第二,以明清两代所撰史书及朝鲜实录相对照,“对读之自明”。清之为明时建州卫,这早已无人不知,无人不晓。《满洲源流考》以兴祖于《明实录》无征,藉以推翻建州卫世受明廷官职之事,以曲就清室未臣于明之说。事实上,《清太祖武皇帝实录》在书“七大恨”中就说:“我祖宗以来,与大明看边,忠顺有年。”朝鲜在天命四年五月致书皇太极时也说过:“朝鲜国平安道观察使朴化,致书于建州马法足下:吾二国(按指朝鲜和后金)土地相连,大明为君,吾二国为臣,经二百余载,毫无怨恶。今贵国与大明为仇,因而征战,生民涂炭,不特邻邦,即四方皆动干戈矣,亦非贵国之善事也。”但乾隆时所改之本却写作:“朝鲜国平安道观察使朴化,顿首致书满洲国主,吾二国接壤而居,明与吾二国,历二百余载,毫无怨恶。”孟先生将三书相对照后指出,乾隆改本“将建州卫字样,及君臣名分字样一概窜去,其余改易字句,更无若此之重要,对读之自明”。

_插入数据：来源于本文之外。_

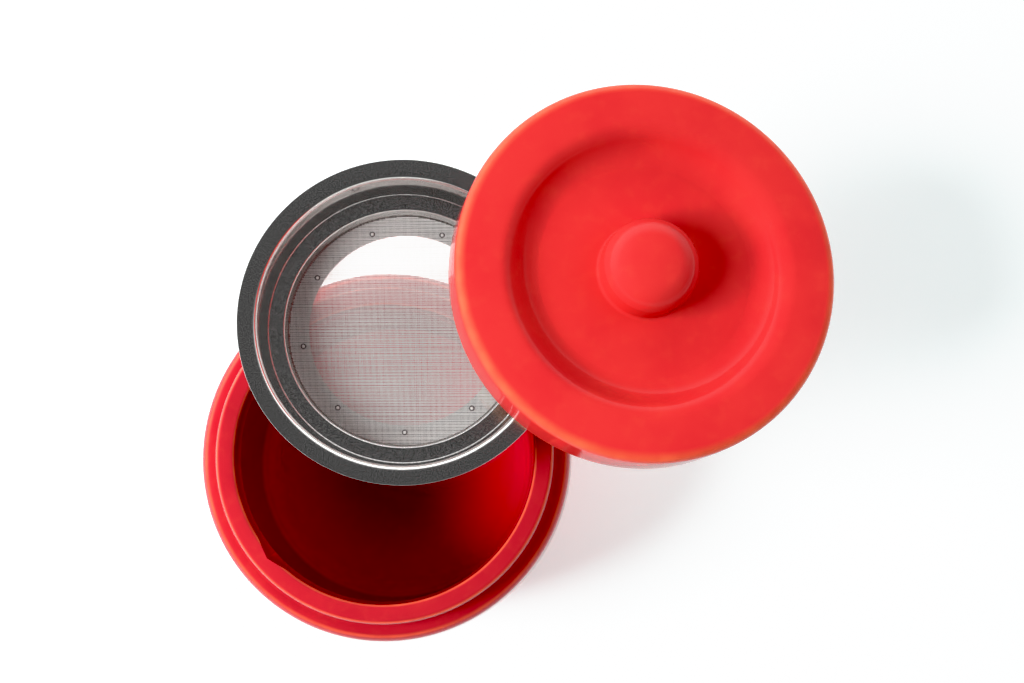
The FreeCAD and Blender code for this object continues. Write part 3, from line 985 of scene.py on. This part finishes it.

第三,从清官书中寻找记载矛盾之处和“漏见于无意中者”,揭发事实真相。《满洲源流考》在介绍明初疆宇时说:“东尽于开原、铁岭、辽、沈、海、盖,其东北之境,全属我朝。及国初乌拉、哈达、叶赫、辉发诸国,并长白之纳殷、东海之窝集等部,明人曾未涉其境。”此段话的意思是说,满洲向居于明之化外,与明廷成为互不相属的敌国。然而,孟森先生在考察了《明史·地理志》和《明史·兵卫志》后指出:“女真向化以后,于辽东都司之外,添设奴儿干都司。《明史·地理志》于山东布政使司详其辖境。有辽东都指挥使司,竟削去奴儿干都司不载,以实其明无东北境之说。然于明之兵制不合,又于兵卫志中仍出奴儿干都司,及所属三百八十四卫之名,两《志》不相关照,自成抵牾。”再如,《明史》本“讳言建州”,但《明史·朝鲜传》不仅漏出建州,而且还漏出了童仓、李满住等人名,再加上其他史书的记载,就使人们看到:清之祖先在臣服于明廷的同时,还“实曾臣服朝鲜”。
明了史实真相,这是历史研究的前提。如果史实不清,真相不明,那么历史研究就无从谈起。孟森先生在明清史研究中,详细研究和考察了大量历史文献,以精湛考证明了史实真相的治学方法,非常值得我们学习和借鉴的。